My mother is 97 years old. She still lives on her own, although she is able to do that only because I have 3 siblings who live in her town and can check on her daily. My mother has been on her own since my father died in 1986.. Over the years she has developed some habits of good health. Here are some of them:
(1) Walk with purpose. She has always walked briskly in order to get a little more benefit for her health. Although she frequently uses a walker now, until the last few years, she was always a quick walker. How much better for our general sense of well being to walk briskly as much as possible. She still walks out to the mailbox to get her newspaper and mail each day, and she bustles around the house doing daily chores. She wears a Fitbit and keeps track of her steps.
(2) Eat an apple, a banana, and half an orange every day. She says the apple is important for regularity, the banana helps with leg cramps, and the orange is for vitamin C.
(3) Keep the refrigerator and pantry stocked with foods that build health: apples, bananas, oranges, low-fat milk, cheese, eggs, whole wheat bread, carrots, potatoes, butter, honey.
(4) She doesn’t have anything against pork, but she doesn’t eat it unless there isn’t another choice. She prefers beef over chicken or turkey because she remembers the days when chickens and turkeys were sold alive, and the housewife was the one who had to dispatch it and clean it before cooking it. I recall, as a young child, watching my mother kill and clean chickens that parishioners gave our family. She eats both chicken and turkey, but she prefers beef. Of course, if she had to butcher a cow or observe one being butchered, she probably would decide she didn’t care for beef either.
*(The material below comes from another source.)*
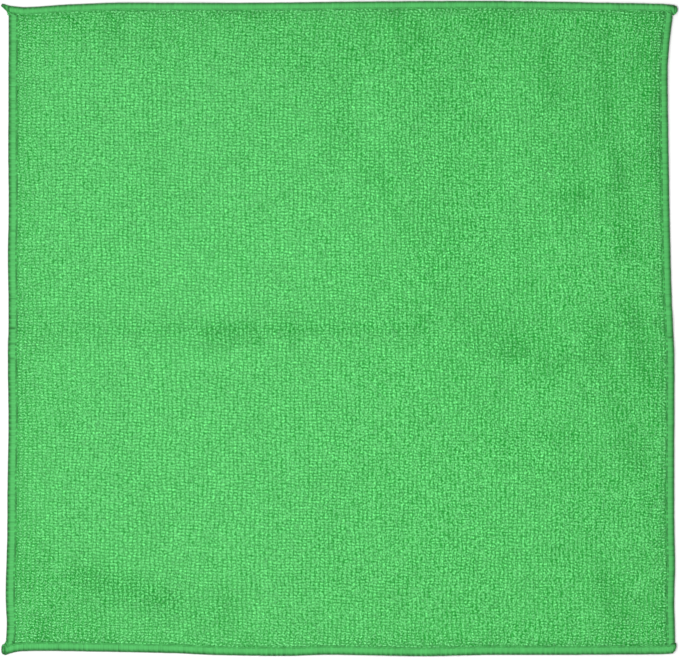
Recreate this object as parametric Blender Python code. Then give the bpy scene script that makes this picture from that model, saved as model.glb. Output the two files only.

(5) Natural foods are the best. She doesn’t count points. As a matter of fact, I don’t recall her ever dieting. She eats whole wheat bread only, lots and lots of fresh fruits and vegetables, and small portions of meat. She drizzles local honey on her toast at breakfast.
(6) Use very little salt or sweeteners. When my father had a heart attack, my mother stopped using salt almost entirely. I complained at the lack of flavor in many of the foods she made, and I would sneak in a few shakes of salt whenever I could. However, in terms of health, my mother was right. We should enjoy the natural flavor of foods rather than depending on so much salt. Still, I like a little salt.
(7) Probably my mother’s only “weakness” when it comes to food is ice cream. She loves it. She keeps a couple of cartons of black walnut ice cream on hand at all times.
(8) She enjoys coffee – and she seems to especially enjoy the vanilla lattes I make for her when I visit. I used to go to Starbucks each morning to get them, but now I make them myself. She always drinks every drop and talks about how good it is. When she is on her own, she usually drinks a very weak cup of coffee with milk in it. She talks about how she and my father would always end a meal by sitting at the table, sipping coffee, and talking.
(9) She keeps her mind busy. She has always read a lot. Right now she is reading through the Bible again. When I talked with her yesterday, she said she was into the Psalms. She underlines as she reads.
(10) Last of all, she drinks lots of water. She takes TWO glasses of water back to her bedroom each evening to get her through the night, and she keeps a glass of water next to her during the day. Thanks to my sister, Janice, and my niece, Amanda, for reminding me about how my mother always drinks plenty of water and encourages all of us to do likewise.
That’s about it as far as the habits that I want to emulate. Just think, though, about how we could build our own health by following the 10 guidelines above.